First-principles studies of small-molecule adsorption and mechanical properties of amine-appended metal-organic frameworks

Metal-organic frameworks (MOFs) are a class of highly-porous solids, consisting of metal centers (M) connected by organic ligands, that are of interest for gaseous storage and carbon capture. Recently, a new class of amine-appended MOFs, mmen-M$_{\mathrm{2}}$(dobpdc), have been shown to have exceptional CO2 adsorption properties via a novel phase transition with CO2 concentration. Here, we study this cooperative effect, as well as the mechanical properties of such MOFs with M$=$Mg, Mn, and Zn, using first-principles density functional theory (DFT) calculations with van der Waals corrections.
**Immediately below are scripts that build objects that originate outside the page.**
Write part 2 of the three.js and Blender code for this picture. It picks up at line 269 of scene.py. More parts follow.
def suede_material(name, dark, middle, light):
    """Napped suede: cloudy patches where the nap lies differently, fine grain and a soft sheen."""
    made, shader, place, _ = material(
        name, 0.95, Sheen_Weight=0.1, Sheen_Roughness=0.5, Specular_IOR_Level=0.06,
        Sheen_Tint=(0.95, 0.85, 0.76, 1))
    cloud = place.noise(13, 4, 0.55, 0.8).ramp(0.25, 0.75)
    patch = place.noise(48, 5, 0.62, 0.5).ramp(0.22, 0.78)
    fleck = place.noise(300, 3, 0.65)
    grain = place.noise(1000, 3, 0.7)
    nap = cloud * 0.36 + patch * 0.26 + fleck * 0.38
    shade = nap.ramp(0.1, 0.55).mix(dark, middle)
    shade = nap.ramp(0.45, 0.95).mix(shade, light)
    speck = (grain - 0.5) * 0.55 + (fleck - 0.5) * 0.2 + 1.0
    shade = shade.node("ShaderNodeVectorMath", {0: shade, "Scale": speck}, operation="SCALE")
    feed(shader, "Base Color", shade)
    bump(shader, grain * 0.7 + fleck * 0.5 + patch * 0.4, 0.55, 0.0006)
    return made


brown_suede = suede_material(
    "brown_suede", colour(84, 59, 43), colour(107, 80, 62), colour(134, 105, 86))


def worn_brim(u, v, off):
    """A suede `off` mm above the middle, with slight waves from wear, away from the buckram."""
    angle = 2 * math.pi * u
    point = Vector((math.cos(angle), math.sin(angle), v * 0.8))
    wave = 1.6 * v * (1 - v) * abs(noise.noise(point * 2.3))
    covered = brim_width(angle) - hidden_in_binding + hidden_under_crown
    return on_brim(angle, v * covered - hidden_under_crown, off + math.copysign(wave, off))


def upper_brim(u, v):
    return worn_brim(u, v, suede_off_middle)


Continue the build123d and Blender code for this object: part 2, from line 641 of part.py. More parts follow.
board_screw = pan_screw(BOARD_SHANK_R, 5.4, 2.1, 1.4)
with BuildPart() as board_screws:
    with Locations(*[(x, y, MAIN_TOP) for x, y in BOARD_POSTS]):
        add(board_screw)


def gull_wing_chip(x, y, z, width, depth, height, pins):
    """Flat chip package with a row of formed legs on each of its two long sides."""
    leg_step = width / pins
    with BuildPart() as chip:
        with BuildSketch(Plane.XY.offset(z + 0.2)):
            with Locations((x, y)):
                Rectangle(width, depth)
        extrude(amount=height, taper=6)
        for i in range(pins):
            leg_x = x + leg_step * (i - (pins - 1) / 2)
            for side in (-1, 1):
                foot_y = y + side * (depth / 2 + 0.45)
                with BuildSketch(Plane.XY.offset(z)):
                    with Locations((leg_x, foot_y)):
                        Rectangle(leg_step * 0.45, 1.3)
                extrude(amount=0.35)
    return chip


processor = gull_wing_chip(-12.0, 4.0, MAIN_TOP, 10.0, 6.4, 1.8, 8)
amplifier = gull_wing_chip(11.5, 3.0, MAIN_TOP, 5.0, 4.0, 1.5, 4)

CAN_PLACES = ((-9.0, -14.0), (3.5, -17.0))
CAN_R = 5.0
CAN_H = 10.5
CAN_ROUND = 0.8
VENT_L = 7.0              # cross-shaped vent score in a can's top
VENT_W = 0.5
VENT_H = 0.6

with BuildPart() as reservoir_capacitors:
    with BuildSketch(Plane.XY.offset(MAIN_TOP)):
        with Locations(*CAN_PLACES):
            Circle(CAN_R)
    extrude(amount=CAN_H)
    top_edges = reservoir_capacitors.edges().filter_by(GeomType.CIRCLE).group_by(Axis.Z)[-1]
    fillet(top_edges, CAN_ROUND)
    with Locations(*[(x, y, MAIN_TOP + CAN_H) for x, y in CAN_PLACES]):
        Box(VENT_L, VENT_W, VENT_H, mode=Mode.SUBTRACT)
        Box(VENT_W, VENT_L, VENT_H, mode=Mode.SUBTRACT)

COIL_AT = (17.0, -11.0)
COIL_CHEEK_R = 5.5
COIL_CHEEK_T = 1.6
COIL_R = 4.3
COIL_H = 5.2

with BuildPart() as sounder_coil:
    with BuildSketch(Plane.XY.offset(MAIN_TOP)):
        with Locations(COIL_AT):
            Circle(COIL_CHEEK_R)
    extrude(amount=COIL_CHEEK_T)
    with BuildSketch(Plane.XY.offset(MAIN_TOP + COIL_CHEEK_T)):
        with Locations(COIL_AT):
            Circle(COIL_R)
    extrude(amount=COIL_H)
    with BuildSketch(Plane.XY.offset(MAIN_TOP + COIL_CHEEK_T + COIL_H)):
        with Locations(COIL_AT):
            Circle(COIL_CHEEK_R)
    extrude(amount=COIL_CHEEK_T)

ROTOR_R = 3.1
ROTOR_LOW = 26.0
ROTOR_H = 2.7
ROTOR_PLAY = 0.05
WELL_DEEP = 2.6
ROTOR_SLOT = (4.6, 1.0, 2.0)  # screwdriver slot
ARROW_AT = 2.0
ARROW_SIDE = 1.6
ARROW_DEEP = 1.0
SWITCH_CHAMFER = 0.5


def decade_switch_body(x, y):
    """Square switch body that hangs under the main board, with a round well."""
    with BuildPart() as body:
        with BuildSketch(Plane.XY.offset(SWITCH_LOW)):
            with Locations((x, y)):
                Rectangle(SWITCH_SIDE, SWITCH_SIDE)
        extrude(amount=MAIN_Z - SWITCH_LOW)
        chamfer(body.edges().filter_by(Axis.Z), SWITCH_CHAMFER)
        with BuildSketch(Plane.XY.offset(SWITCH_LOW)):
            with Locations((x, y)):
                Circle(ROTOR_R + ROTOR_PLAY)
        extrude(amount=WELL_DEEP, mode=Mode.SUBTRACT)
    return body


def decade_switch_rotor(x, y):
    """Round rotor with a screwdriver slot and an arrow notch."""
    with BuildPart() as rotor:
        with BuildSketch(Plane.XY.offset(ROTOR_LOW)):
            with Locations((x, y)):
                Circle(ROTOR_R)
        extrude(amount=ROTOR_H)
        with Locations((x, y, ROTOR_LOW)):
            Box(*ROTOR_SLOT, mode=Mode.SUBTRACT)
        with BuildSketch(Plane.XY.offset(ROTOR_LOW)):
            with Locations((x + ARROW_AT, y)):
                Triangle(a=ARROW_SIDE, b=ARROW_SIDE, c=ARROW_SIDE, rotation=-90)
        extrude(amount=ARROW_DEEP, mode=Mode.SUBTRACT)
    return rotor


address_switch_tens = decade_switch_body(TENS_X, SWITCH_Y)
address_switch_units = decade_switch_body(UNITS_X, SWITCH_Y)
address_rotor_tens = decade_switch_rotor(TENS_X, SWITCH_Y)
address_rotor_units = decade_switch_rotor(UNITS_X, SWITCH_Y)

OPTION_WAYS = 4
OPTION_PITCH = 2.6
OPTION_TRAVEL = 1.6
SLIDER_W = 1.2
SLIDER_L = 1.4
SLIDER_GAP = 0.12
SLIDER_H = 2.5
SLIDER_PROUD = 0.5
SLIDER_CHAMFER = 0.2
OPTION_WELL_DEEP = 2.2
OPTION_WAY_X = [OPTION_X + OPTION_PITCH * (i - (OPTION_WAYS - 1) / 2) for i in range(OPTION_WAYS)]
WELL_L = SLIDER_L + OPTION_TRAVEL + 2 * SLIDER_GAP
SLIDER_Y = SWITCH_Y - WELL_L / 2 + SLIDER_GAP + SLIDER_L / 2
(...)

We find excellent agreement with measured CO$_{\mathrm{2}}$ heats of adsorption, and demonstrate that amine ligands enhance CO$_{\mathrm{2}}$ binding energies (by about 30 kJ/mol) and selectivity under humid conditions, in agreement with multicomponent adsorption measurements. We further calculate that the polycrystalline Young's modulus of mmen-Mn$_{\mathrm{2}}$(dobpdc) increases by 70{\%} due to the amine ligands, a dramatic enhancement. All together, our calculations suggest that amine-based ligands can be used to optimize both small gas separation and mechanical properties of MOFs.